EXERCISE GOAL: Report all lines from the entries below in which "object" appears.

## start DATASET EXTRACT

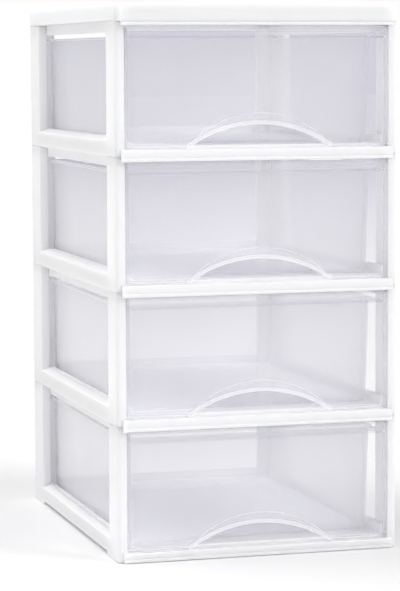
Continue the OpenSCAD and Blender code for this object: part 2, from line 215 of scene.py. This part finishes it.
def white_plastic():
    """Satin white polypropylene with mould grain, sink waves and a faint change of shade."""
    material, nodes, links, shader = new_finish("white_plastic")
    shade = spread(nodes, links, noise(nodes, links, PATCHES), 0, 1)
    links.new(two_tone(nodes, links, shade, DEEP_SHADE, LIGHT_SHADE), shader.inputs["Base Color"])
    grain = noise(nodes, links, GRAIN, detail=1)
    links.new(spread(nodes, links, grain, 0.34, 0.46), shader.inputs["Roughness"])
    waves = bump(nodes, links, noise(nodes, links, WAVES), WAVE_DEPTH, 0.15)
    links.new(bump(nodes, links, grain, GRAIN_DEPTH, 0.25, under=waves), shader.inputs["Normal"])
    shader.inputs["IOR"].default_value = WHITE_IOR
    shader.inputs["Subsurface Weight"].default_value = 1
    shader.inputs["Subsurface Radius"].default_value = (1, 1, 1)
    shader.inputs["Subsurface Scale"].default_value = SCATTER_REACH
    return material


white = white_plastic()
print("white finish has", len(white.node_tree.nodes), "nodes")

# %% [markdown]
# ## Clear plastic, face on and edge on
# Clear polystyrene is easy to see through face on. Along a free edge the light that travels inside
# the wall comes out, so rims, beads and cut edges look bright. That light is painted here: the
# edge finish has a brighter, denser haze, which is a painted highlight. Where a wall only bends, as
# at the outline of the drawer front, light is led away and the bent part looks a little darker;
# that is painted shade, a darker tint in the finish for bends. Where the moulding is thick, as in
# the bead along the arch, there is more haze in it. One material can't know how thick the plastic
# behind a point is, so the drawers get four: clear for the walls, painted edge light for free
# edges, painted shade for bends, and a half hazy one for the bead. Each mixes a tinted Transparent
# shader, which is the light that comes straight through, with a glossy hazy shader, which is what
# the haze and the skin send back. The hazy share grows at a glancing angle, as it does on real
# walls. A shadow ray meets only a tenth of it, because haze scatters light forwards and takes
# little away from it.

# %% Clear and thick finishes, with painted edge light and painted shade for bends
SHADOW_SHARE = 0.1
CLOUDS = 60 * MM        # faint clouds in the haze and faint waves in the skin
CLOUD_DEPTH = 0.6 * MM
CLOUD_TONE = 0.985      # shade of the haze where a cloud is darkest
ROUGHNESS_SPREAD = 0.03
CLEAR_IOR = 1.5
GLANCE_BLEND = 0.35


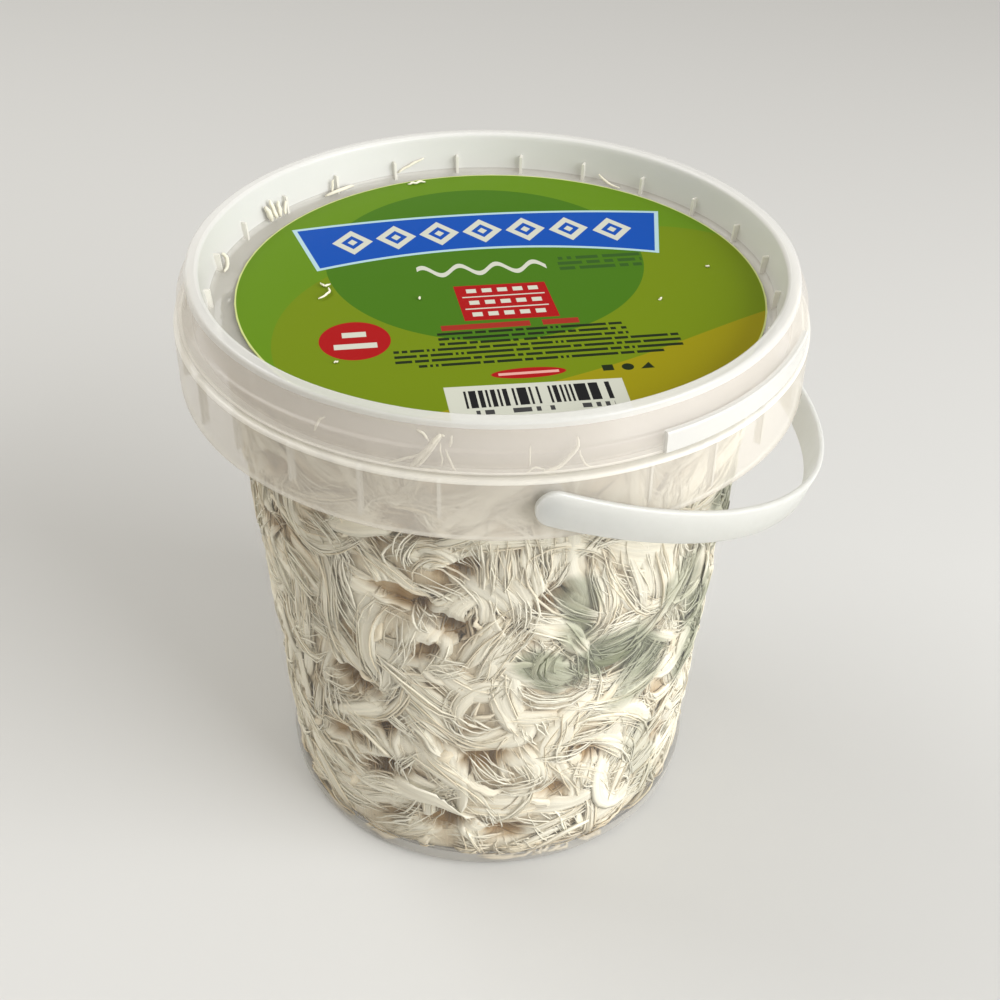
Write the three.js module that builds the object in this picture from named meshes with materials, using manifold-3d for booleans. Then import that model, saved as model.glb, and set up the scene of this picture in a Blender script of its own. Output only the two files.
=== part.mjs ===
// A shut tub of shredded blue cheese: a see-through pail with a collar, a push-on lid with a sunk
// panel and a round label, the shredded cheese that fills it, and a flat strap handle on two studs.
// Millimetres, +Z up. The tub stands on z = 0 round the Z axis, the handle's two ears lie on the
// Y axis, and the handle droops towards +X. The label reads along +X.

import * as THREE from 'three';
import { mergeVertices } from 'three/addons/utils/BufferGeometryUtils.js';
import Module from 'manifold-3d';

const wasm = await Module();
wasm.setup();

// ---- Driving dimensions ----------------------------------------------------------------------

const HEIGHT = 124; // floor to the top of the lid's ring
const SIDES = 36; // flats round the tub and the lid
const PIN_SIDES = 16; // flats round the studs and their holes
const LABEL_SIDES = 60;
const GAP = 0.3; // free space between neighbouring pieces
const SKIN = 1.0; // wall of the tub

const BASE_R = 45.4; // outside of the tub at the floor
const BASE_ROUND = 3.2; // rounding between floor and wall
const FOOT_IN = 40.2; // groove in the floor that leaves a foot ring
const FOOT_OUT = 30.8;
const FOOT_DEEP = 0.8;
const BASE_THICK = 1.4;

const COLLAR_R = 60.8; // stiffening skirt round the neck
const COLLAR_LOW = 102.2;
const COLLAR_TOP = 114.4; // also the top of the flange that carries it
const NECK_R = 52.7; // outside of the wall at the collar's lower edge
const SHOULDER_R = 53.5; // outside of the wall under the flange
const RIM_R = 56.9; // outside of the rim inside the lid
const RIM_TOP = 122.4;
const RIM_SKIN = 0.7;
const RIM_TAPER = 0.3; // the rim's inside leans in by this much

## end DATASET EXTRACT

RESULT OF THIS EXERCISE:
Continue the OpenSCAD and Blender code for this object: part 2, from line 215 of scene.py. This part finishes it.
Write the three.js module that builds the object in this picture from named meshes with materials, using manifold-3d for booleans. Then import that model, saved as model.glb, and set up the scene of this picture in a Blender script of its own. Output only the two files.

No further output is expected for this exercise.